- Exercise
Every line below that holds the string "from" should be copied out.

- Given material
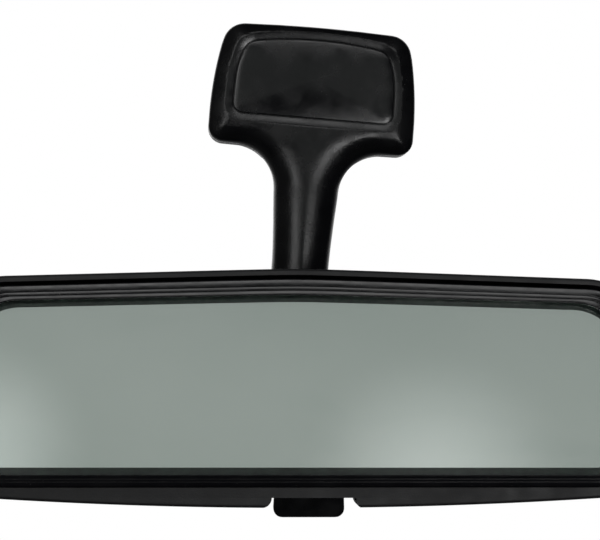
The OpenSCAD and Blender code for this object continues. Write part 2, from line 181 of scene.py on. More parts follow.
def base_outline():
    """The base and the arm, from the arm's tip round to the base's top."""
    tip_r, tip_z, arm_length, taper = 9.9, -102, 40, 0.2
    neck_r, neck_z, neck_length, widening = 10.1, -62, 24, 1.35
    arm = [(tip_r + taper * i / 16, tip_z + arm_length * i / 16) for i in range(17)]
    neck = [(neck_r + widening * (i / 9) ** 1.3, neck_z + neck_length * i / 9)
            for i in range(1, 10)]
    flare = arc(26.8, -36.9, 15.3, 178, 96)
    corner = arc(31.1, -16.1, 5.5, -84, 0)
    side = [(BASE_HALF_W - 3.6 * ((z + 12) / 30) ** 2, z) for z in np.linspace(-14, 13, 12)]
    shoulder = arc(25.8, 13.05, 8, 20, 84)
    top = [(12 * (1 - i / 8) + 2, BASE_HALF_H - 0.15 * (1 - i / 8)) for i in range(8)]
    return whole(arc(0, BALL.z, tip_r, -90, -8) + arm + neck + flare + corner + side + shoulder
                 + top + [(0, BASE_HALF_H)])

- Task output
The OpenSCAD and Blender code for this object continues. Write part 2, from line 181 of scene.py on. More parts follow.
    """The base and the arm, from the arm's tip round to the base's top."""